I felt special; chosen! Everyone shouted! My heart was double- timing with excitement. I reeled, pulled, and lifted the line. But the line pulled back, heavy with the returning force of the Gulf and with the struggling fish trying to get back to its rightful home. My arms ached with the effort, but finally, into the boat plopped a neon-colored reef fish. The creature was an alien thing; a beautiful prize dancing at my feet. I belonged out here! I was queen of the seas.
With each fish that was pulled from the sea there was a round of laughing or bragging. We squinted in the sun and cooled down with cold Ballantine's beer or iced Coke. We were suspended in time and place. I had the feeling of a whole family again. Oh, what possibilities lay on that brink where the sky and water met?
We bobbed like messages in a bottle, free-floating on the tide. We imagined being washed ashore in far-off Trinidad, where Harry Belafonte sang songs about bananas and rum. We could live on the sand, go barefoot all of the time, and look just gorgeous in sarongs and flowers. Marshall would fight off invaders and protect us! No one would care about who we were, or if we had a Dad.
The afternoon lengthened out until time carried us back to the dock. But there, my message-bottle fantasy got smashed. We were shocked when the boat rental man became angry and scolded us. He said that we should not keep fish if we did not intend on eating them. The beautiful fish we had caught were dead. They should have been set free.

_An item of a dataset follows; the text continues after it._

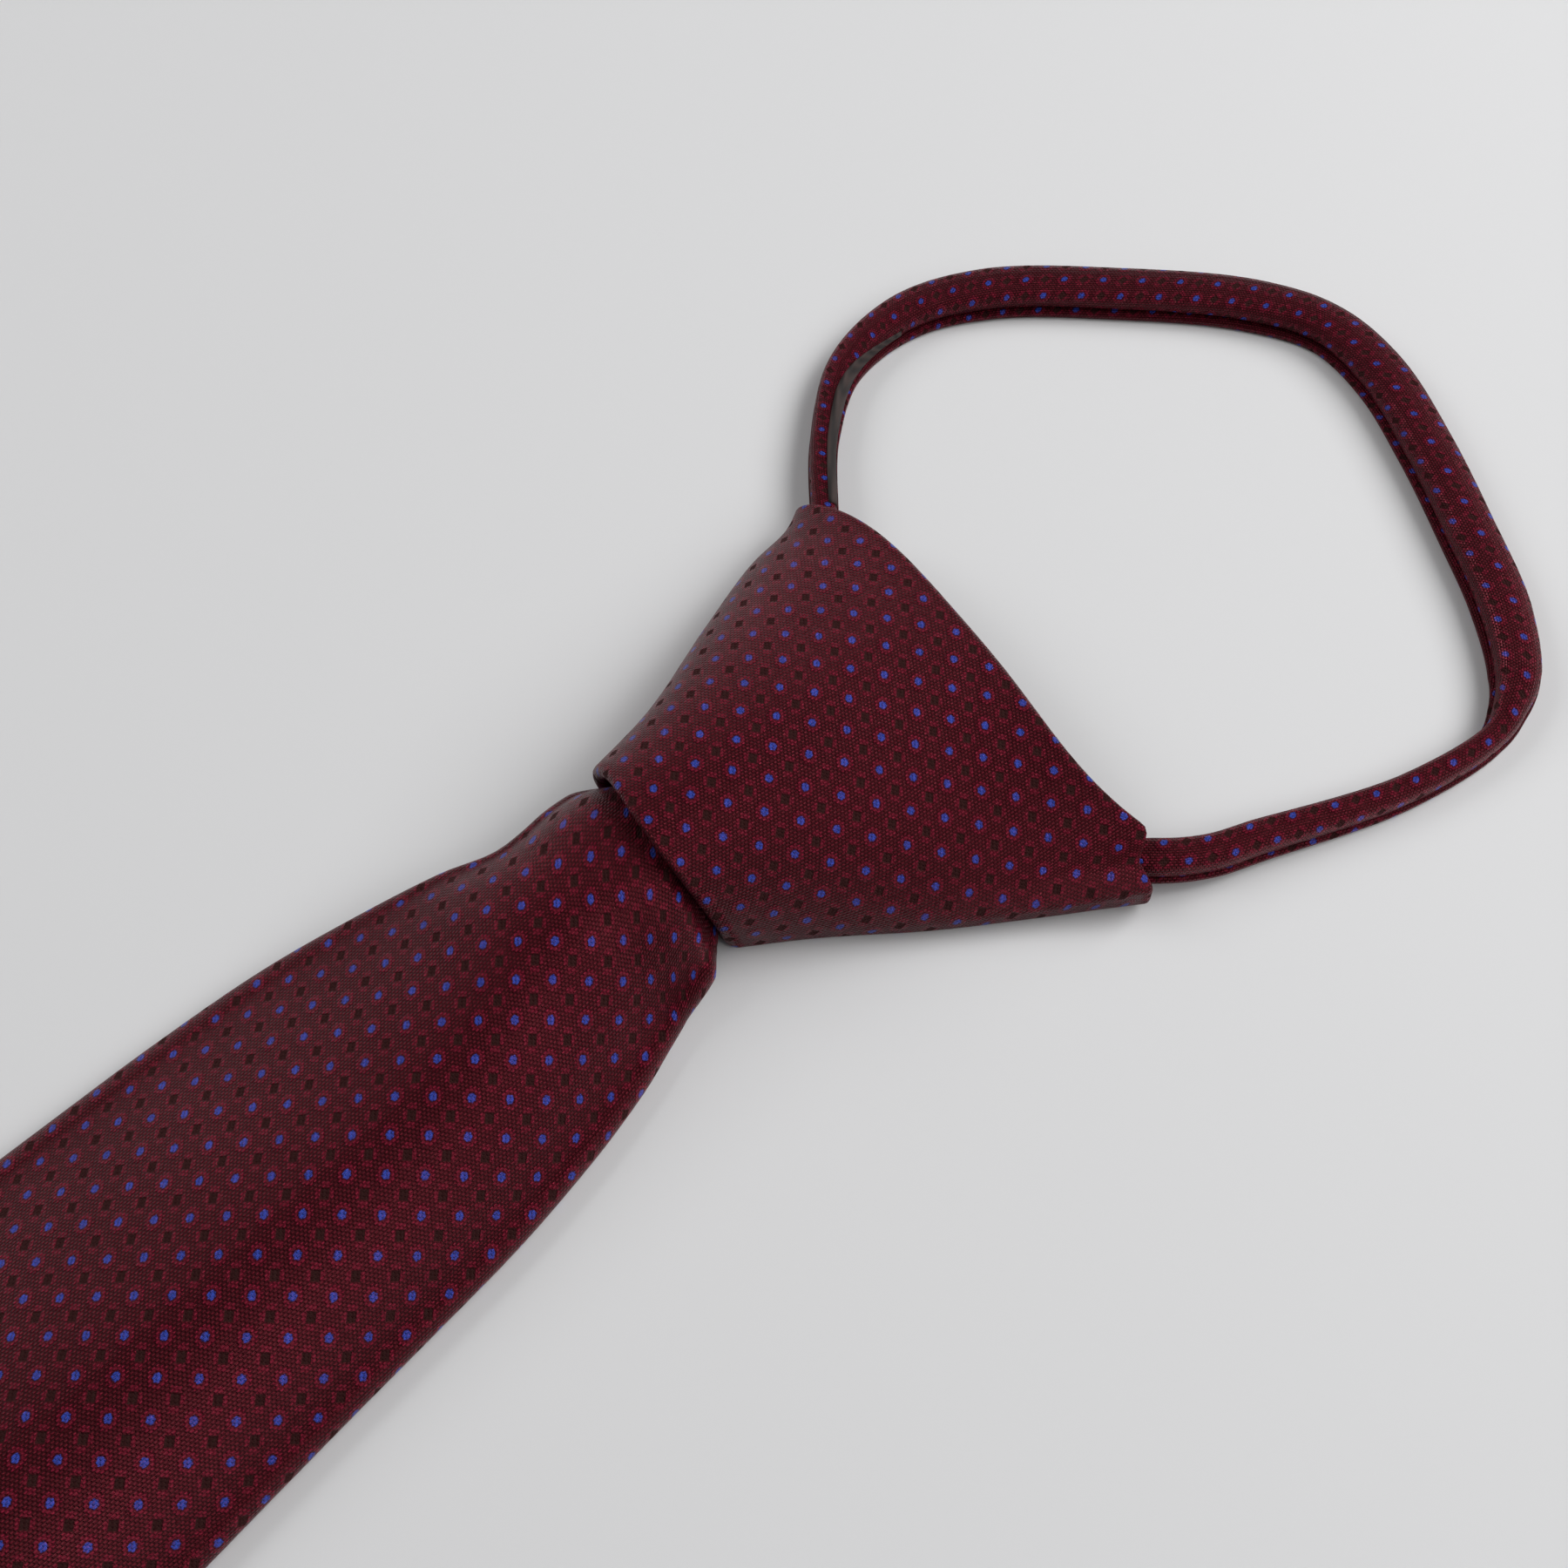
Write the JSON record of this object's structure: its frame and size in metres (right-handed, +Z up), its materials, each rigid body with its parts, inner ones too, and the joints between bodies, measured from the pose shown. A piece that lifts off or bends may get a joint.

It was time for us to leave.
I had carried my wishes and hopes out to the Keys as surely as we had carried our suitcases. But the spell of the place was fleeting. Now, our car was retreating like film running backwards, crossing the bridges and bearing us home toward Miami Beach where the "rules" came back into effect. Home, to where I was no starlet at pool-side nor a pirate queen; only a stranger.
And anyway, how could a Southern, career Marine be husband to a Jewish widow-woman and step-father to two pre-adolescent girls? What would our grandparents say? Obedient daughters were bound by the rules.
Mom would date Marshall for a while longer, but he was eventually transferred out.